Print-friendly or alternate-format versions round out the list. Many themes and plugins automatically generate a stripped-down, print-optimized version of every page or post, complete with its own indexable URL. These pages rarely offer any unique value to a search engine — they're a formatting convenience for users, not a separate piece of content — but by default they're often left fully crawlable and indexable right alongside the primary version.
How to Actually Find It
The most reliable starting point is a full site crawl using a tool that compares content similarity across pages. Running a crawl and sorting by near-duplicate or exact-duplicate content will usually surface tag archives, parameter variations, and alternate-format pages you didn't know existed, often within the first few minutes of the crawl completing.
The second check is Search Console's Coverage report, specifically the section that flags pages excluded for being duplicates — whether that's "Duplicate, Google chose different canonical than user" or "Duplicate without user-selected canonical." These labels are Google telling you, directly, which URLs it has identified as competing versions of the same content.
The third check is simpler and often skipped: manually reviewing whether your tag or category archives are indexed at all, and whether they're driving any meaningful search traffic. If a search of site:yourdomain.com/tag/ returns dozens of results with negligible impressions in Search Console, that's a strong signal those archives are pure crawl-budget overhead with no offsetting benefit.
Canonical Tags vs. Noindex vs. Deletion
These three tools solve different problems, and picking the wrong one is one of the most common mistakes in cleaning up duplicate content. Canonical tags are the right choice when a duplicate URL needs to keep existing — because users or internal systems rely on it — but shouldn't compete for ranking against the primary version. A parameter-driven filter page is a good example: it should stay crawlable and functional, but it should point search engines toward the clean, canonical version of that listing.
Noindex is the right choice for pages that serve a genuine function for users but have no business appearing in search results at all — a thin tag archive that helps visitors browse the site internally, for instance, but adds nothing when someone finds it directly from a Google search. Noindex removes it from the index while leaving it fully intact and usable for the people who navigate to it directly.
Deletion should be reserved for pages that serve no ongoing purpose whatsoever — a print-version template nobody uses, an old parameter-based URL scheme that's been fully replaced, or an archive type the CMS generates that has zero practical value to anyone. Deleting a page that still gets internal links or occasional direct traffic, instead of canonicalizing or noindexing it, tends to create more cleanup work later.
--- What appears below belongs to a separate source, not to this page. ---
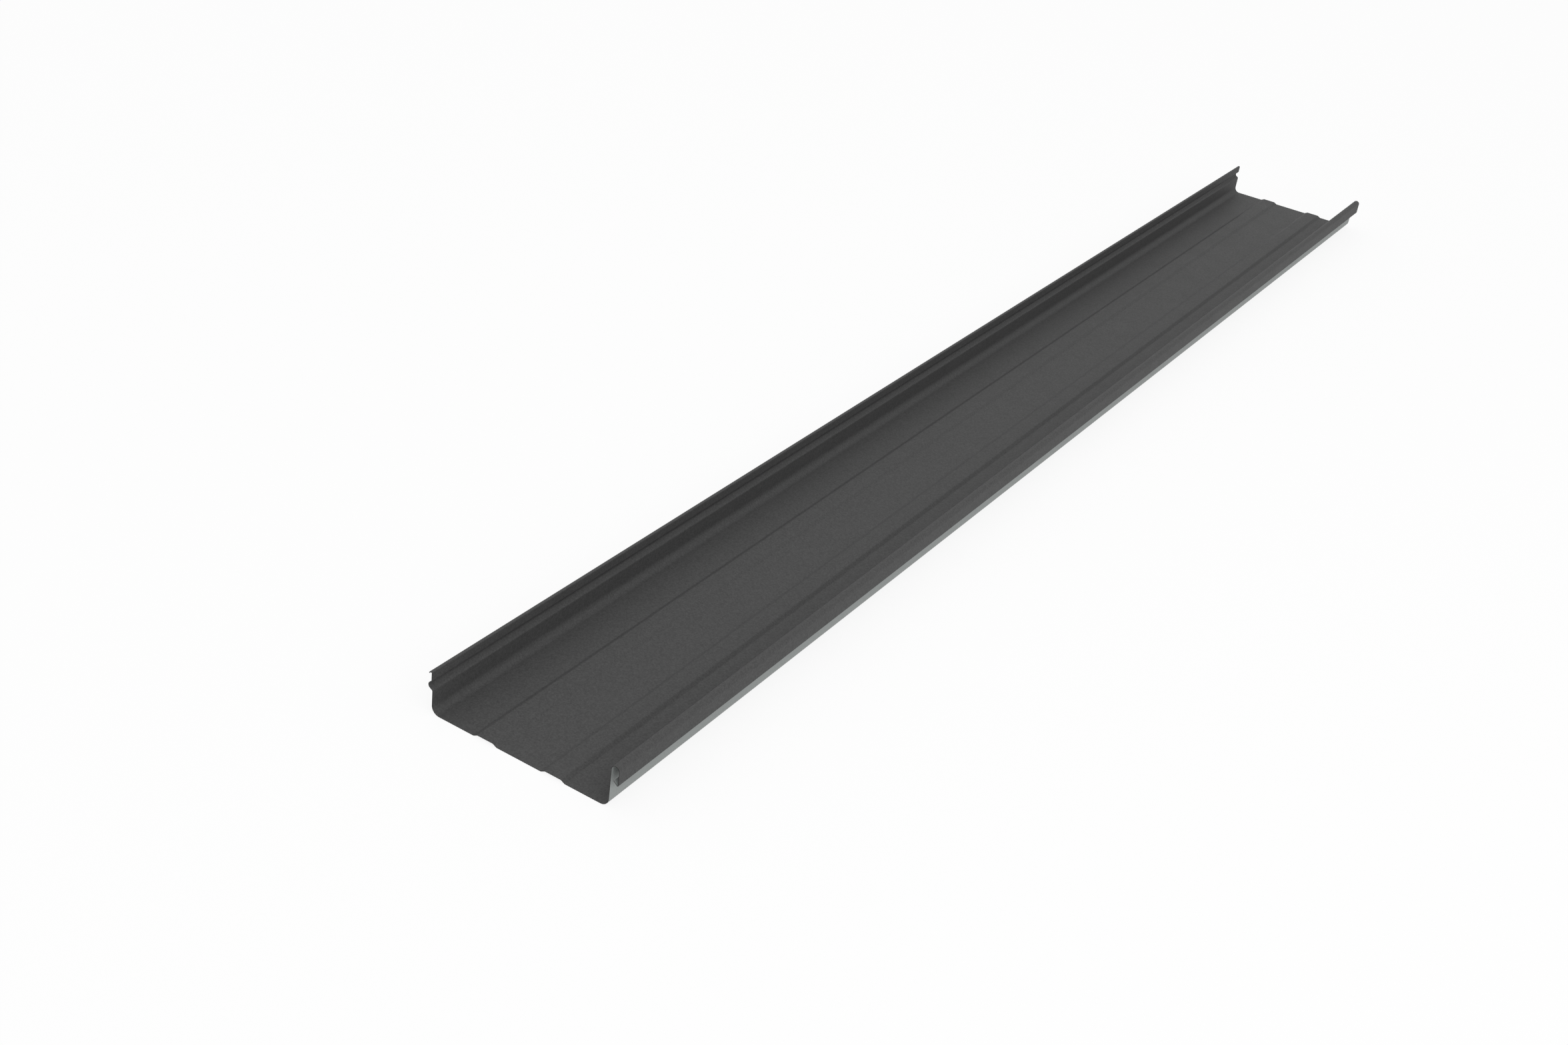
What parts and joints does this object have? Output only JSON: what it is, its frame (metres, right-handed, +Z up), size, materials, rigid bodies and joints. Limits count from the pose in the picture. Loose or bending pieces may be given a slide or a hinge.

Platform-Specific Patterns Worth Checking
WordPress is particularly prone to this because tag archives, category archives, and author pages are all enabled and indexable by default, regardless of whether the site owner ever intended them to be searchable destinations. A single-author blog, for instance, gets almost no benefit from an indexable author archive page that simply re-lists every post already available elsewhere.
Ecommerce platforms carry the parameter problem to its extreme, frequently generating a unique, crawlable URL for every combination of filter and sort option a shopper can apply — size, color, price range, in-stock status, and more, each one stacking onto the URL. Left unmanaged, a single category with a handful of filters can produce hundreds of indexable permutations of the same core product list.
More broadly, any platform that appends tracking parameters directly into otherwise indexable URLs — rather than stripping them before the page renders or handling them via canonical tags — is creating an ongoing stream of duplicate URLs every time a campaign link gets clicked and crawled.
| Duplicate Source | Typical Cause | Recommended Fix |
|---|---|---|
| Tag/category archives | CMS default archive generation | Noindex low-value archives |
| URL parameters | Filters, sorting, tracking codes | Canonical tag pointing to the clean URL |
| Print or alternate versions | Theme or plugin default behavior | Noindex or canonical to the main version |
| Paginated duplicate views | Pagination misconfiguration | Self-referencing canonical on each page |
Common Mistakes
- Never checking whether tag or category archives are actually indexed and driving traffic. Many site owners assume these pages are harmless simply because they were never manually created, without ever verifying whether they're indexed or bringing in any search visibility at all.
- Leaving filter and sort URL parameters fully crawlable and indexable. Without a canonical strategy, every filter combination becomes a separate competing URL, splitting ranking signals across dozens of near-identical pages.
- Deleting duplicate pages instead of properly canonicalizing or consolidating them. Deletion can break internal links, direct traffic, and any accumulated backlink equity that a canonical tag or redirect could otherwise have preserved.
- Assuming a CMS handles duplicate content correctly by default without verifying it. Platform defaults are built for general functionality, not for any specific site's SEO strategy, and they frequently need deliberate adjustment.